Caolte tossing his burning hair,
And Niamh calling Away, come away.
Our Secret Discipline: Yeats and Lyric Form written by Helen Vendler explores the form behind Yeatsian lyrical poetry. She says:
We cannot really appreciate Yeats’s poems by attending only to what they say. We must also understand the logic behind their style, the reasons that Yeats chose to write a sonnet instead of a ballad, or to make some poems nimble and rhythmic but others halting and dissonant. As Vendler rightly points out, few critics are willing to think about a poet’s entire career in these terms, to follow what she calls “the creative impulse and its elaboration” from youthful experiments to mature achievements. And even fewer possess the historical awareness to write persuasively, as Vendler does, about the impressive amplitude and versatility of the lyric form in English.

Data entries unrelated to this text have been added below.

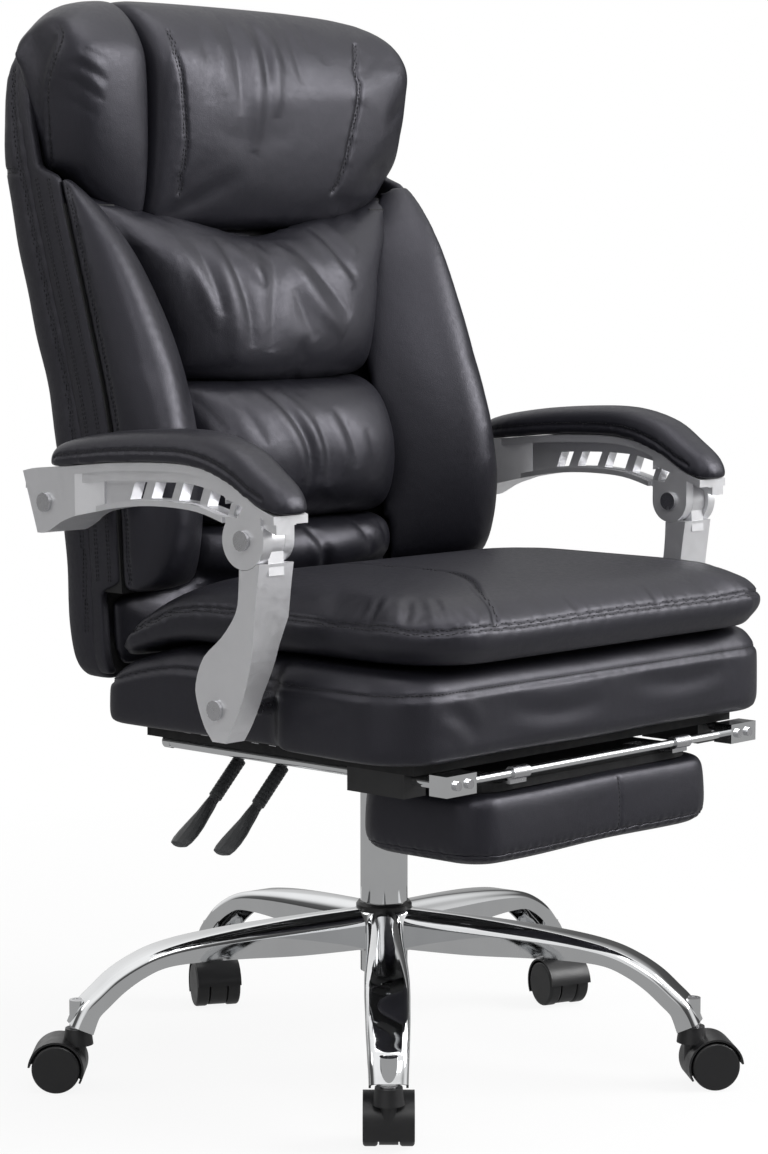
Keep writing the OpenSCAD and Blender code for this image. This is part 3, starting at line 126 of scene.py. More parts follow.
def mixed(tree, share, first, second):
    n = tree.nodes.new("ShaderNodeMixShader")
    for socket, source in zip(n.inputs, (share, first, second)):
        tree.links.new(source, socket)
    return n.outputs[0]


def make_world():
    """A white backdrop. Gloss shows a studio instead: a bright ceiling, dim walls and upright light panels."""
    world = bpy.data.worlds.new("world")
    bpy.context.scene.world = world
    world.use_nodes = True
    tree = world.node_tree
    tree.nodes.clear()
    out = tree.nodes.new("ShaderNodeOutputWorld")
    where = tree.nodes.new("ShaderNodeTexCoord")
    split = tree.nodes.new("ShaderNodeSeparateXYZ")
    tree.links.new(where.outputs["Generated"], split.inputs[0])
    turn = math_node(tree, "ARCTAN2", split.outputs["X"], split.outputs["Y"])
    wave = math_node(tree, "ADD", math_node(tree, "MULTIPLY", turn, PANELS), PANEL_TURN)
    wave = math_node(tree, "MULTIPLY", math_node(tree, "SINE", wave), 0.5)
    wave = math_node(tree, "ADD", wave, 0.5)
    panels = ramp(tree, wave, [(0.0, 0.05), (0.35, 0.09), (0.62, 0.6), (1.0, 0.85)])
    high = ramp(tree, split.outputs["Z"], [(0.0, 0.0), (0.32, 0.04), (0.55, 0.85), (1.0, 1.0)])
    studio = tree.nodes.new("ShaderNodeMix")
    studio.data_type = "RGBA"
    tree.links.new(high, studio.inputs[0])
    tree.links.new(panels, studio.inputs[6])
    studio.inputs[7].default_value = WHITE
    bright = glowing(tree, "Background", 1, studio.outputs[2])
    shown = mixed(tree, any_ray(tree, "Is Glossy Ray"), glowing(tree, "Background", AMBIENT), bright)
    direct = any_ray(tree, "Is Camera Ray", "Is Transmission Ray")
    tree.links.new(mixed(tree, direct, shown, glowing(tree, "Background", 1)), out.inputs["Surface"])


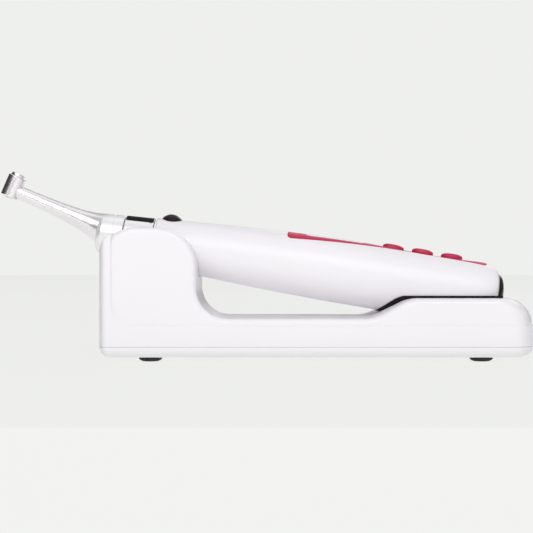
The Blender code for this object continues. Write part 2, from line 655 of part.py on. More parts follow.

The fundamental difference between rhetoric and poetry, according to Yeats, is that rhetoric is the expression of one’s quarrels with others while poetry is the expression (and sometimes the resolution) of one’s quarrel with oneself. This is where Helen Vendler’s Our Secret Discipline begins. Through exquisite attention to outer and inner forms, Vendler explores the most inventive reaches of the poet’s mind. This book is a space-clearing gesture, an attempt to write about lyric forms in Yeats in unprecedented and comprehensive ways. The secret discipline of the poet is his vigilant attention to forms - whether generic, structural, or metrical. Yeats explores the potential of such forms to give shape and local habitation to volatile thoughts and feelings. Helen Vendler remains focused on questions of singular importance: why did Yeats cast his poems into the widely differing forms they ultimately took? Can we understand Yeats’s poetry better if we pay attention to inner and outer lyric form? Chapters of the book take up many Yeatsian ventures, such as the sonnet, the lyric sequence, paired poems, blank verse, and others. With elegance and precision, Vendler offers brilliant insights into the creative process, and speculates on Yeats’s aims as he writes and rewrites some of the most famous poems in modern literature.